_RECORDED INFORMATION_.
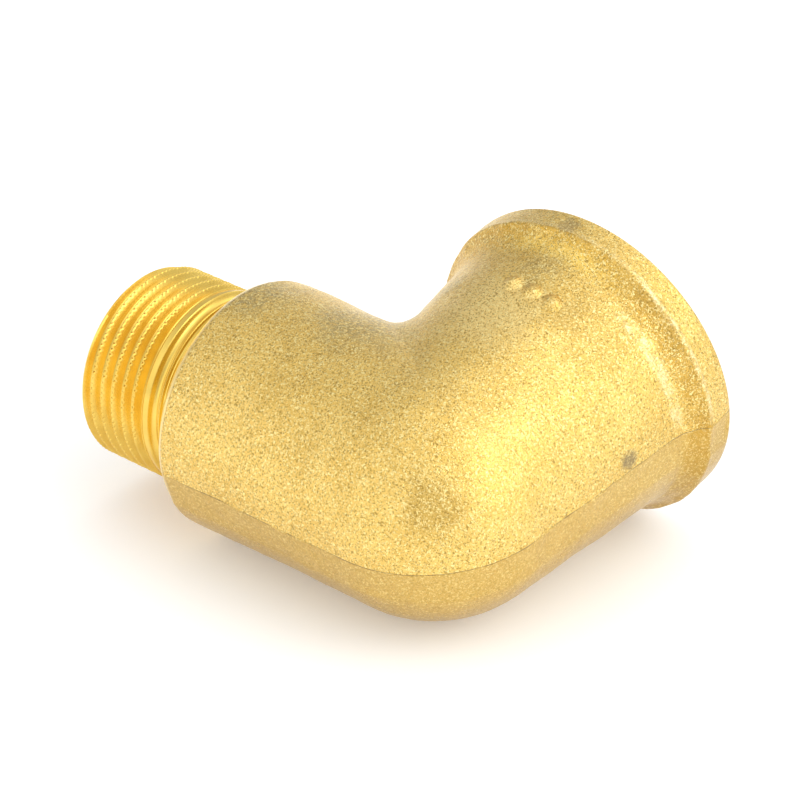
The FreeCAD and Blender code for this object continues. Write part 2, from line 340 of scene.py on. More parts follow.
def forged_offset(p):
    """How far the forged skin stands off its plain shape: die wear, parting line and dents."""
    z = p[..., 2] - 0.05 * WANDER(p * 1.3)
    in_flare = smoothstep(24.5, 26.0, p[..., 1]) * (1 - smoothstep(27.6, 28.6, p[..., 1]))
    offset = 0.045 * BROAD(p) + 0.010 * MIDDLE(p) + (0.004 + 0.006 * in_flare) * FINE(p)
    draft = np.where(z > 0, math.tan(UPPER_DRAFT), math.tan(LOWER_DRAFT))
    offset -= np.maximum(0, np.abs(z) * draft - z * z / (2 * CROSSING))
    offset -= STEP * smoothstep(0.04, -0.08, z) * np.exp(-np.maximum(-z, 0) / 5)
    # The parting line: a low ridge with a sharp furrow under it.
    offset += 0.02 * np.exp(-((z - 0.10) / 0.10) ** 2) * (0.8 + 0.5 * MIDDLE(p + 7))
    offset -= 0.09 * np.exp(-((z + 0.05) / 0.08) ** 2) * (0.8 + 0.4 * MIDDLE(p + 7))
    # Soft beads along the flare's foot and the rim's first edge, on the outer side.
    outer = outer_side(p, 30, 75)
    foot_bead = FLARE_FOOT + 0.1 + 0.15 * WANDER(p)
    edge_bead = RIM_EDGE - OUTER_SHIFT * outer_side(p, *OUTER_ANGLES)
    offset += 0.07 * outer * np.exp(-((p[..., 1] - foot_bead) / 0.5) ** 2)
    offset += 0.06 * outer * np.exp(-((p[..., 1] - edge_bead) / 0.35) ** 2)
    offset += furrow(p, *VALLEY)
    for centre, radius, depth in DENTS:
        offset += dent(p, centre, radius, depth)
    return offset


def forged_skin():
    """The whole forged outside as one grid of rings, with the ring numbers where zones meet."""
    male = male_rings(male_profile())
    fan = fan_rings(skin_value, FAN_RINGS)
    profile = female_profile()
    female = flare_wander(female_rings(profile))
    plain = np.concatenate([male, fan[1:-1], female])
    normal = grid_normals(plain)
    turned = smoothstep(FEMALE_END - 1.0, FEMALE_END - 0.3, plain[..., 1])
    turned = np.maximum(turned, smoothstep(SHOULDER - 1.0, SHOULDER - 0.35, -plain[..., 0]))
    grid = plain + normal * (forged_offset(plain) * (1 - turned))[..., None]
    first = len(male) - 1
    second = first + FAN_RINGS - 1
    places = [s for s, _ in profile]
    third = second + min(range(len(places)), key=lambda k: abs(places[k] - FLARE_START))
    return grid, grid_normals(grid), (first, second, third)


# ---------------------------------------------------------------- mesh making

def finish_piece(mesh, name, materials, node):
    """Link the mesh as a piece that rides on the root body and stands for a CAD node."""
    for material in materials:
        mesh.materials.append(material)
    piece = bpy.data.objects.new(name, mesh)
    bpy.context.scene.collection.objects.link(piece)
    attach(piece, "root")
    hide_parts(node)


def quads_between(first, second):
    """Four corner numbers of each quad between two rings of vertex numbers."""
    return np.stack([first, second, np.roll(second, -1), np.roll(first, -1)], axis=-1)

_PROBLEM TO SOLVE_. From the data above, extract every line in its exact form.

_OUTPUT_.
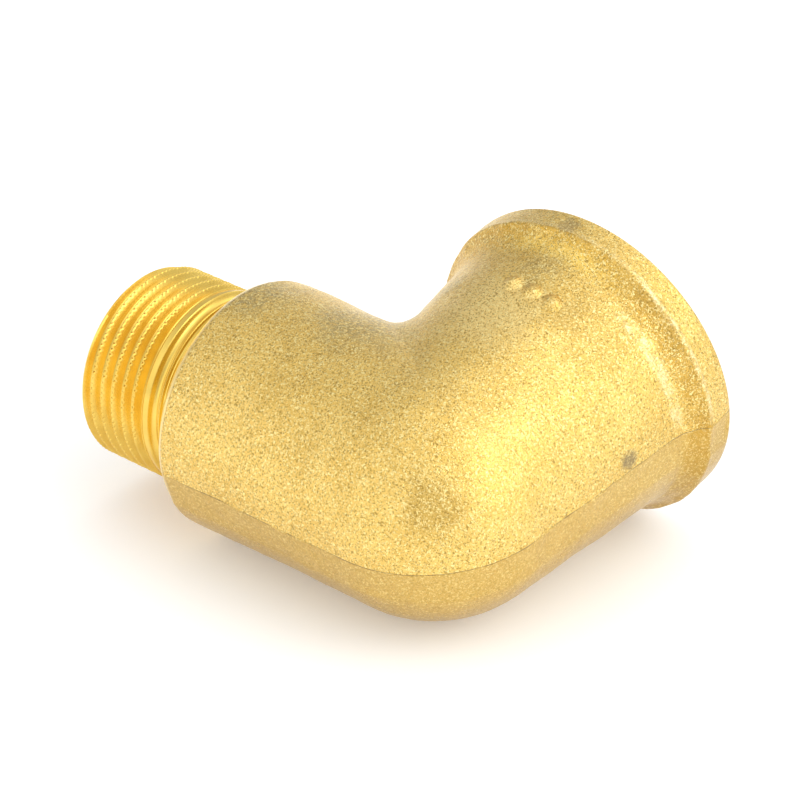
The FreeCAD and Blender code for this object continues. Write part 2, from line 340 of scene.py on. More parts follow.
def forged_offset(p):
    """How far the forged skin stands off its plain shape: die wear, parting line and dents."""
    z = p[..., 2] - 0.05 * WANDER(p * 1.3)
    in_flare = smoothstep(24.5, 26.0, p[..., 1]) * (1 - smoothstep(27.6, 28.6, p[..., 1]))
    offset = 0.045 * BROAD(p) + 0.010 * MIDDLE(p) + (0.004 + 0.006 * in_flare) * FINE(p)
    draft = np.where(z > 0, math.tan(UPPER_DRAFT), math.tan(LOWER_DRAFT))
    offset -= np.maximum(0, np.abs(z) * draft - z * z / (2 * CROSSING))
    offset -= STEP * smoothstep(0.04, -0.08, z) * np.exp(-np.maximum(-z, 0) / 5)
    # The parting line: a low ridge with a sharp furrow under it.
    offset += 0.02 * np.exp(-((z - 0.10) / 0.10) ** 2) * (0.8 + 0.5 * MIDDLE(p + 7))
    offset -= 0.09 * np.exp(-((z + 0.05) / 0.08) ** 2) * (0.8 + 0.4 * MIDDLE(p + 7))
    # Soft beads along the flare's foot and the rim's first edge, on the outer side.
    outer = outer_side(p, 30, 75)
    foot_bead = FLARE_FOOT + 0.1 + 0.15 * WANDER(p)
    edge_bead = RIM_EDGE - OUTER_SHIFT * outer_side(p, *OUTER_ANGLES)
    offset += 0.07 * outer * np.exp(-((p[..., 1] - foot_bead) / 0.5) ** 2)
    offset += 0.06 * outer * np.exp(-((p[..., 1] - edge_bead) / 0.35) ** 2)
    offset += furrow(p, *VALLEY)
    for centre, radius, depth in DENTS:
        offset += dent(p, centre, radius, depth)
    return offset


def forged_skin():
    """The whole forged outside as one grid of rings, with the ring numbers where zones meet."""
    male = male_rings(male_profile())
    fan = fan_rings(skin_value, FAN_RINGS)
    profile = female_profile()
    female = flare_wander(female_rings(profile))
    plain = np.concatenate([male, fan[1:-1], female])
    normal = grid_normals(plain)
    turned = smoothstep(FEMALE_END - 1.0, FEMALE_END - 0.3, plain[..., 1])
    turned = np.maximum(turned, smoothstep(SHOULDER - 1.0, SHOULDER - 0.35, -plain[..., 0]))
    grid = plain + normal * (forged_offset(plain) * (1 - turned))[..., None]
    first = len(male) - 1
    second = first + FAN_RINGS - 1
    places = [s for s, _ in profile]
    third = second + min(range(len(places)), key=lambda k: abs(places[k] - FLARE_START))
    return grid, grid_normals(grid), (first, second, third)


# ---------------------------------------------------------------- mesh making

def finish_piece(mesh, name, materials, node):
    """Link the mesh as a piece that rides on the root body and stands for a CAD node."""
    for material in materials:
        mesh.materials.append(material)
    piece = bpy.data.objects.new(name, mesh)
    bpy.context.scene.collection.objects.link(piece)
    attach(piece, "root")
    hide_parts(node)


def quads_between(first, second):
    """Four corner numbers of each quad between two rings of vertex numbers."""
    return np.stack([first, second, np.roll(second, -1), np.roll(first, -1)], axis=-1)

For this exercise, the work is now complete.